Program #1: Non-Residential New Construction (NRNC) or Savings By Design

Non-Residential New Construction (NRNC), also known in California as Savings By Design is a program for commercial, industrial, high tech and agricultural customers that encourages energy efficient building and process design and construction. The program popularized in California by four investor-owned utilities under the auspices of the California Public Utilities Commission (CPUC), offers owners and their design teams a variety of services and follows the protocol outlined in the NRNC/Savings By Design Program.

Program #2: Non-Residential Retrofit (NRR) Program

Customers installing new IT equipment can save electricity costs by qualifying for customized incentives for business energy efficiency retrofit projects involving the installation of high efficiency equipment or data center facilities. Total incentive payments (rebates) are based on actual reduction in energy usage. Customers and/or their Energy Certification Partners may sponsor projects under this approach and can assist with the completion of application forms, confirmation of eligibility, and guidance on any the technical aspects.

Program #3: Custom Bid Program

Customers can receive energy rebates by installing new, energy efficiency equipment.

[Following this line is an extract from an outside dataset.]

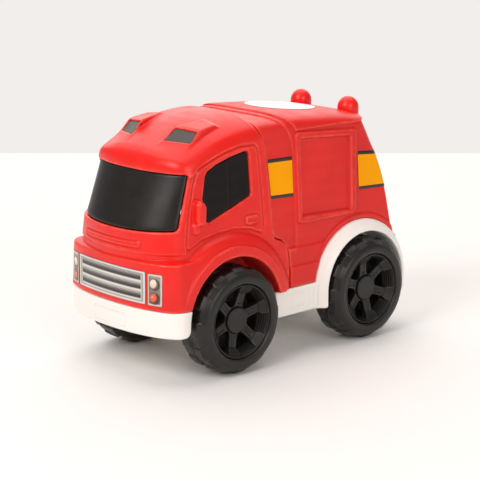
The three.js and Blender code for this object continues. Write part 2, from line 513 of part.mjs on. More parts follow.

Customers design their own energy-saving project and propose the incentive amount necessary to implement the project. This usually requires more effort and negotiation by the customer and/or Energy Certification Partner, but the potential energy rebates can be greater than those offered through the New Construction or Retrofit programs. Typically, measures applied for through a Custom Bid program cannot overlap other incentive programs such as the New Construction or Retrofit programs. Incentive levels will vary by utility. San Diego Gas and Electric provides an estimated timeline for the application process, which allows customers to understand that a Custom Bid process can require more effort on behalf of the customer and the Energy Certification Partner to qualify for the rebate.